Data items

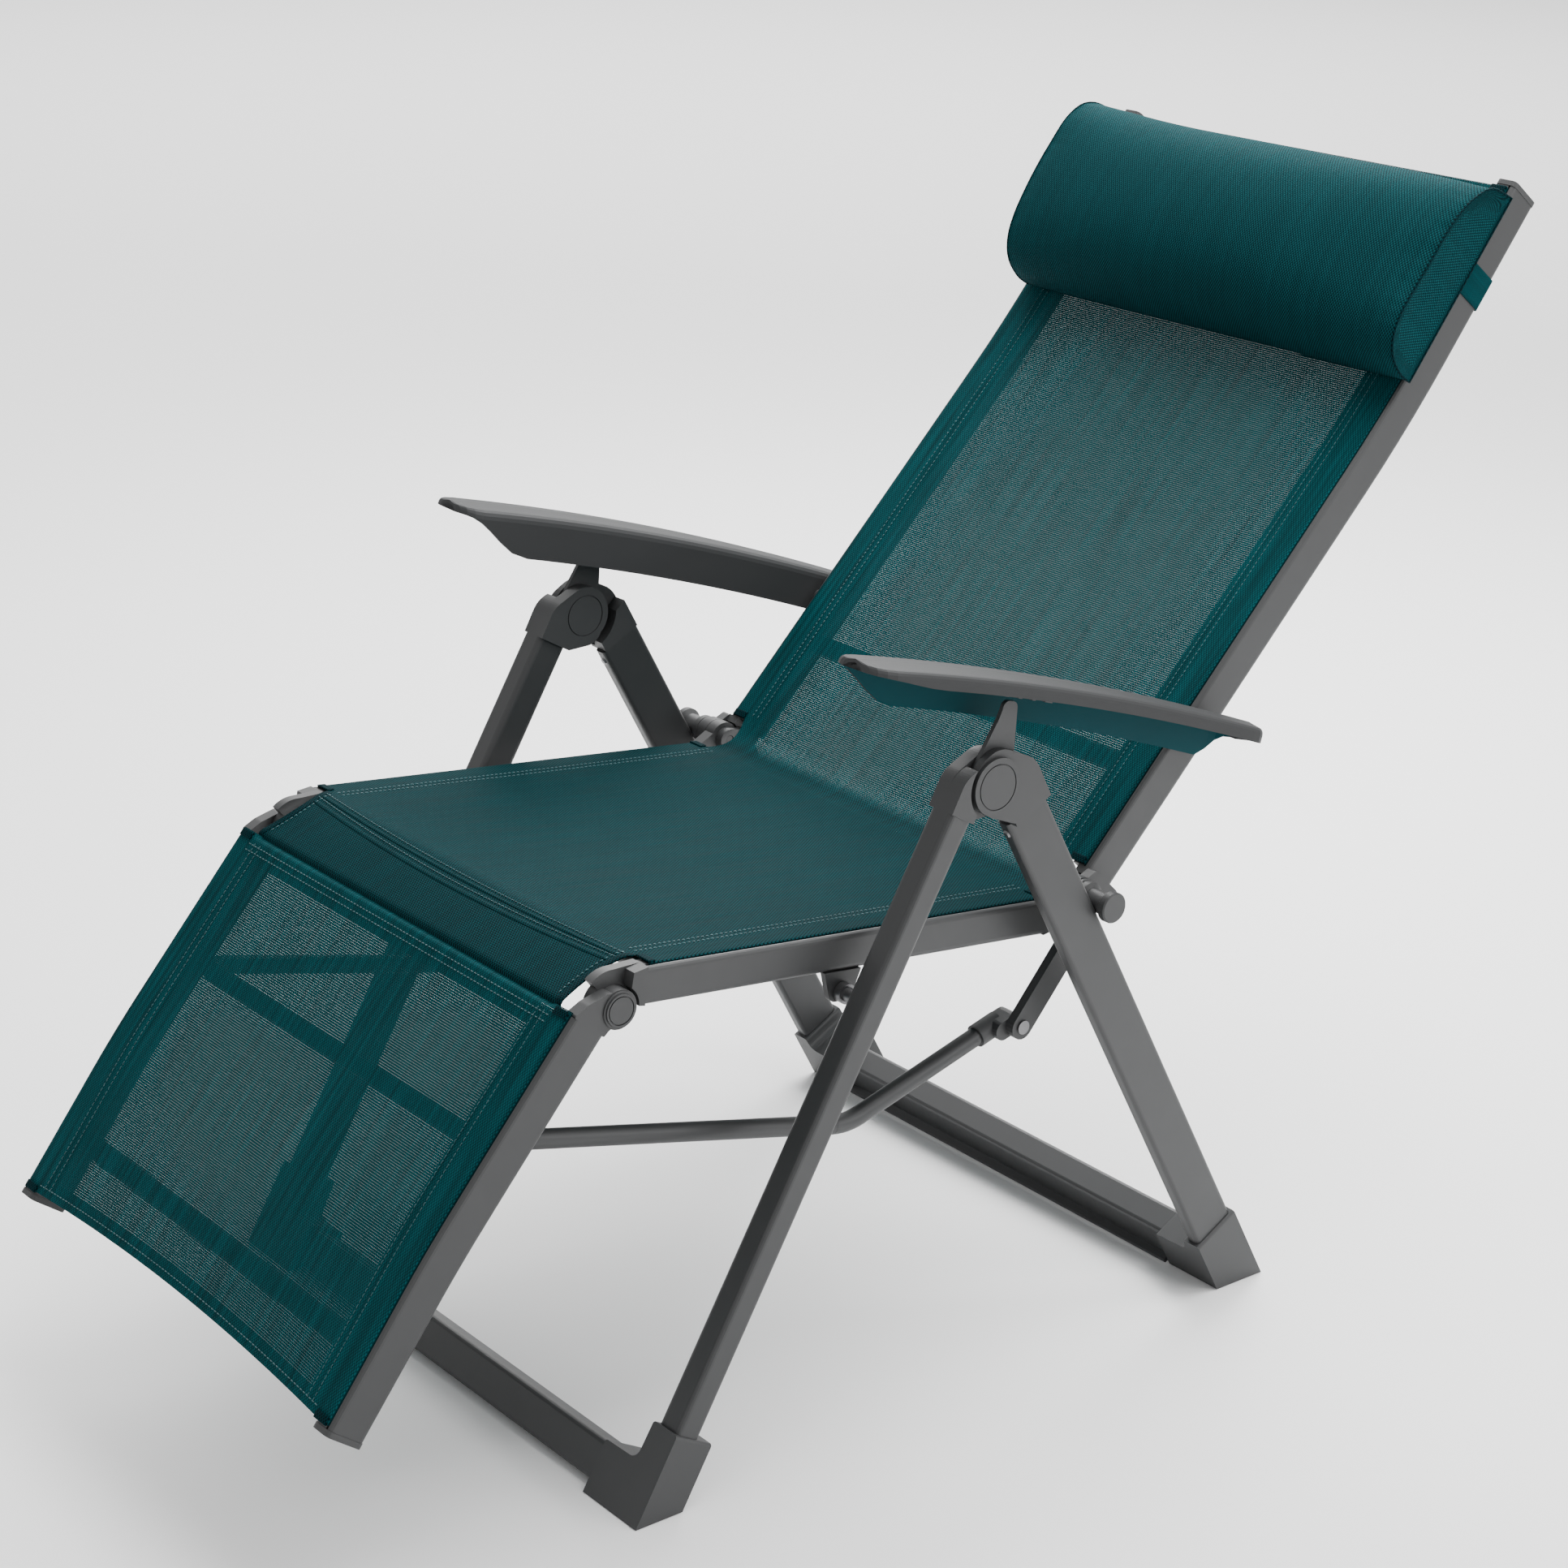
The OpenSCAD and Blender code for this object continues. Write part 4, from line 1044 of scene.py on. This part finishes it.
    def foot_panel(self) -> None:
        """Build the footrest panel, which dips to the knee band's seam and bows up at its lower end."""
        first, last = self.foot_start, self.foot_end
        plain = self.sagging(self.foot.at, self.foot_sag, (first, last))

        def place(x: float, s: float, h: float) -> Point:
            """Point on the panel.

            Args:
                x: Way across.
                s: Way along.
                h: Height over the rails.

            Returns:
                The point in the row frame.
            """
            inner = max(0.0, 1 - (x / self.rail_in) ** 2)
            bow = self.foot_bow * inner * smooth((s - 0.25) / (last - 0.25))
            rise = 1 - smooth((s - first) / self.valley)
            dip = 0.85 * self.valley_depth * rise ** 1.5 * min(1.0, inner * 12)
            return plain.place(x, s - bow, h - dip)

        along = [first + t * MM for t in (0.0, 1.0, 2.0, 3.2, 4.6, 6.2, 8.0)]
        along += steps(first + 12 * MM, last, 44)
        hems = self.side_hems(first + 7 * MM, last - 1 * MM, 40)
        hems += [self.cross_hem(last - 15 * MM, last), self.cross_hem(first, 46 * MM)]
        seams = self.side_seams(self.foot_seam_places, first + 8 * MM, last - 3 * MM, 40)
        seams += [self.cross_seam(s, 236 * MM) for s in (last - 7 * MM, first + 11 * MM, first + 17 * MM)]
        folds = (first + 4.5 * MM, last - 2.2 * MM)
        self.lay(Panel("foot", "footrest", Surface(place), first, last, along, self.finishes.window, hems,
                       seams, folds, hem_low=0.35 * MM))

    def free_edges(self, edge: Factor, inner: Factor, along: Sequence[float],
                   flipped: bool = False) -> List[Strip]:
        """Cross lines of the rolled edges on both sides of a band.

        Args:
            edge: Factor on the band's half width at a value of s.
            inner: Inner x at a value of s.
            along: Values of s.
            flipped: Whether the lines run the other way across.

        Returns:
            The cross lines of the two edges.
        """
        edges = []
        for side in SIDES:
            lines = []
            for s in along:
                x0, x1 = inner(s), self.band_half * edge(s) + 0.6 * MM
                xs = [x0, x0 + 1 * MM, x1 - 1 * MM, x1]
                lines.append([(x, s) for x in mirrored(xs[::-1] if flipped else xs, side)])
            edges.append(lines)
        return edges

    def join(self, band: Object, extras: Sequence[Object], body: str, line: SideLine,
             ends: Pair, length: float, rests_on: Sequence[str], kept: float) -> None:
        """Args:
            band: The band's cloth.
            extras: Ridges, edges and stitches on it.
            body: Body at its other end; not used.
            line: Side-view line of the band.
            ends: Where on that line the blend starts and ends.
            length: Cut length.
            rests_on: Nodes or pieces that hold it; not used.
            kept: Share of the flat size left by the drawn-in edges; not used.
        """
        start, end = ((0.0, *line(s, 0.0)) for s in ends)
        for piece in (band, *extras):
            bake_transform(piece)
            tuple(start)
            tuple(end)
        LOG.info("%s, %.0f mm long, with %s", band.name, length / MM, names(extras))

    def knee_band(self) -> None:
        """Build the band over the knee joint, with its seam ridges."""
        f, length, half = self.finishes, self.knee_length, self.band_half

        def place(x: float, s: float, h: float) -> Point:
            """Return the row-frame point of a point on the band."""
            dip = smooth((s - length + self.valley) / self.valley) ** 1.5 * self.valley_depth
            return (x, *self.knee_line(s, h - dip))

        def edge(s: float) -> float:
            """Return the factor by which the free edges are drawn in."""
            return 1 - self.knee_draw * math.sin(math.pi * clamp(s / length)) ** 0.8

        def bowed(shift: float, bow: float, reach: float) -> Line:
            """Return a line across the band, bowed towards the footrest."""
            return [(x, shift + bow * (1 - (x / half) ** 2)) for x in steps(-reach, reach, 48)]

        surface = Surface(place)
        along = [0.0, 0.5 * MM] + steps(2 * MM, length - 1.5 * MM, 26) + [length - 0.4 * MM, length]
        band = surface.sheet("knee_cloth", [(-x, 0.0) for x in steps(-half, half, 40)], along, f.seat, edge)
        raised = [[[(x, v) for v in steps(s + wide, s, 6)] for x, s in bowed(shift, bow, half - 4 * MM)]
                  for shift, bow, wide in self.ridges]
        ridge = surface.strip("knee_seam_ridges", raised, -0.3 * MM, 0.7 * MM, f.seat, crowned=True)
        edges = self.free_edges(edge, lambda s: half * edge(s) - 7 * MM, steps(1 * MM, length - 1 * MM, 26))
        rolled = surface.strip("knee_edges", edges, -1.2 * MM, 0.7 * MM, f.hem)
        seams = [bowed(shift - 3 * MM, bow, half - 6 * MM) for shift, bow, _ in self.ridges]
        seams += [[(side * (half - 9.5 * MM) * edge(s), s) for s in steps(3 * MM, length - 8 * MM, 20)]
                  for side in SIDES]
        sewn = surface.stitches("knee_stitches", seams, 0.2 * MM, f.thread)
        self.join(band, [ridge, rolled, sewn], "footrest", self.knee_line, (10 * MM, length - 4 * MM),
                  length, ["seat_knee_left", "seat_knee_right"], kept=0.97)

    def crease_band(self) -> None:
        """Build the band between seat and backrest."""
        f, length, half = self.finishes, self.crease_length, self.band_half

        def place(x: float, s: float, h: float) -> Point:
            """Return the row-frame point of a point on the band."""
            return (x, *self.crease_line(clamp(s / length), h))

        def edge(s: float) -> float:
            """Return the factor by which the free edges are drawn in."""
            return 1 - self.crease_draw * math.sin(math.pi * clamp(s / length))

        surface = Surface(place)
        across = [(x, 0.0) for x in steps(-half, half, 40)]
        band = surface.sheet("crease_cloth", across, steps(0.0, length, 16), f.crease, edge)
        along = steps(0.5 * MM, length - 0.5 * MM, 14)
        edges = self.free_edges(edge, lambda s: self.window, along, flipped=True)
        rolled = surface.strip("crease_hems", edges, -1.1 * MM, -0.2 * MM, f.hem)
        self.join(band, [rolled], "backrest", self.crease_line, (0.05, 0.95), length,
                  ["seat_cloth", "back_cloth"], kept=0.98)

    def make(self) -> None:
        """Build all panels and bands."""
        self.back_panel()
        self.seat_panel()
        self.foot_panel()
        self.knee_band()
        self.crease_band()


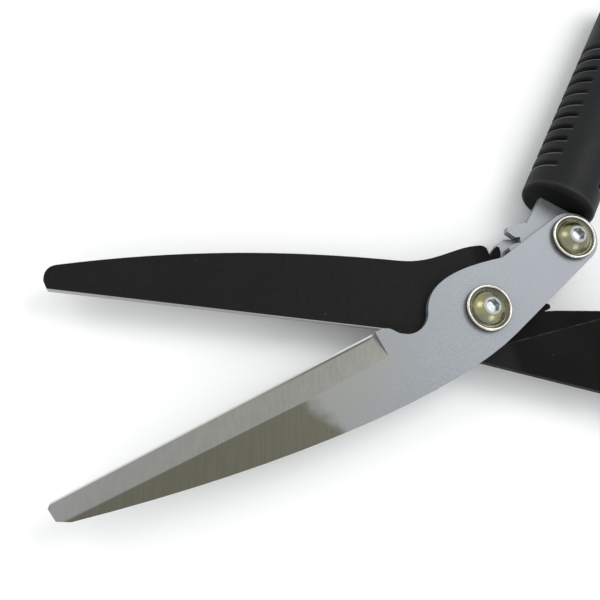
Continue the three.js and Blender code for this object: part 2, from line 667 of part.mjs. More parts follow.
// The origin sits under the middle of the shears, on the surface they lie on.
const bounds = new THREE.Box3().setFromObject(shears);
const middle = bounds.getCenter(new THREE.Vector3());
shears.children.forEach((mesh) => mesh.geometry.translate(-middle.x, -middle.y, -bounds.min.z));

export default shears;
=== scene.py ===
import json
import math

import bmesh
import bpy
from mathutils import Matrix, Vector


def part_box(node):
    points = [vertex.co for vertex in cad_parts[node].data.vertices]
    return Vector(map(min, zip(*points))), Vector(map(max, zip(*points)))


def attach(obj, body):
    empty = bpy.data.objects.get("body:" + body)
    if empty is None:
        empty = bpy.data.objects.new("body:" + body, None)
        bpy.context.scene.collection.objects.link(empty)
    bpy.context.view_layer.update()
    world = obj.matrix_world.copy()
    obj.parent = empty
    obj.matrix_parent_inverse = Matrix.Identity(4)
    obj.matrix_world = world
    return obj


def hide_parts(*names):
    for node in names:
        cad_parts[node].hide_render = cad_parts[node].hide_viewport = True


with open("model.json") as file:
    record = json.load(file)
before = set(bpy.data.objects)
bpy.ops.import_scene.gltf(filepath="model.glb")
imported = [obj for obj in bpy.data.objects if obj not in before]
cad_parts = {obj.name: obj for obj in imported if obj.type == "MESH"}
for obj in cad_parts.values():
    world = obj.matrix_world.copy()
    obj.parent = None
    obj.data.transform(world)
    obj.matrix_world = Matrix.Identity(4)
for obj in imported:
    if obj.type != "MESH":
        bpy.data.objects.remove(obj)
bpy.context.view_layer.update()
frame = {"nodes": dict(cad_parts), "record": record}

MM = 0.001
JOINTS = {joint["name"]: Vector(joint["pos_m"]) for joint in frame["record"]["behaviour"]["joints"]}
PIVOT = JOINTS["blade_pivot"]
LINK = JOINTS["upper_handle_pivot"]

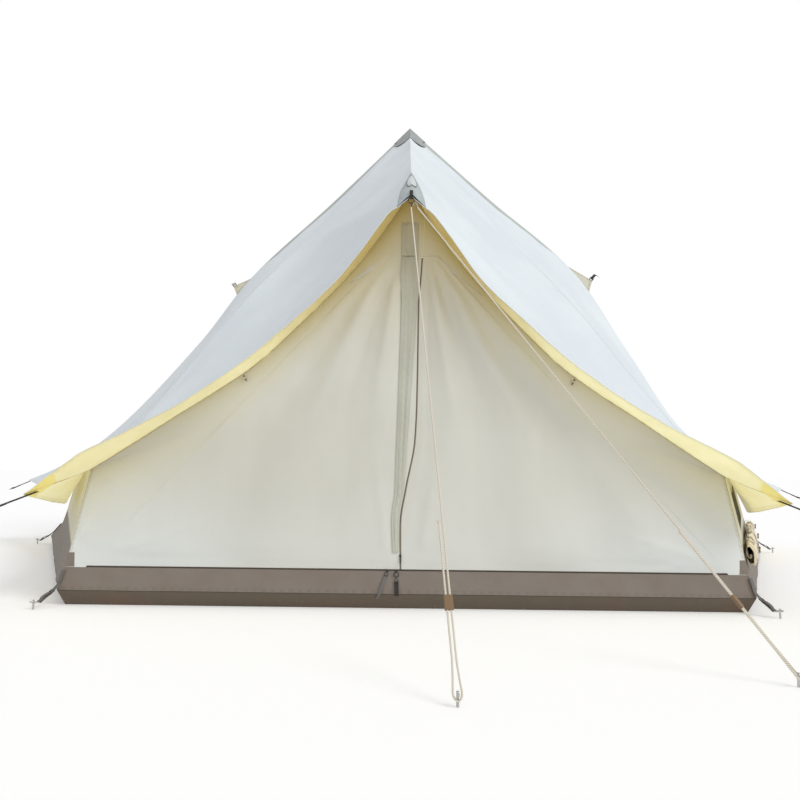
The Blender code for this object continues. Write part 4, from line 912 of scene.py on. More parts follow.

- **PROBLEM TO SOLVE**
Retype the portion of the data above that starts on the line with "they lie on." and finishes on the line with "obj.matrix_parent_inverse = Matrix.Identity(4)", including both of those lines.

- **THE SOLUTION**
// The origin sits under the middle of the shears, on the surface they lie on.
const bounds = new THREE.Box3().setFromObject(shears);
const middle = bounds.getCenter(new THREE.Vector3());
shears.children.forEach((mesh) => mesh.geometry.translate(-middle.x, -middle.y, -bounds.min.z));

export default shears;
=== scene.py ===
import json
import math

import bmesh
import bpy
from mathutils import Matrix, Vector


def part_box(node):
    points = [vertex.co for vertex in cad_parts[node].data.vertices]
    return Vector(map(min, zip(*points))), Vector(map(max, zip(*points)))


def attach(obj, body):
    empty = bpy.data.objects.get("body:" + body)
    if empty is None:
        empty = bpy.data.objects.new("body:" + body, None)
        bpy.context.scene.collection.objects.link(empty)
    bpy.context.view_layer.update()
    world = obj.matrix_world.copy()
    obj.parent = empty
    obj.matrix_parent_inverse = Matrix.Identity(4)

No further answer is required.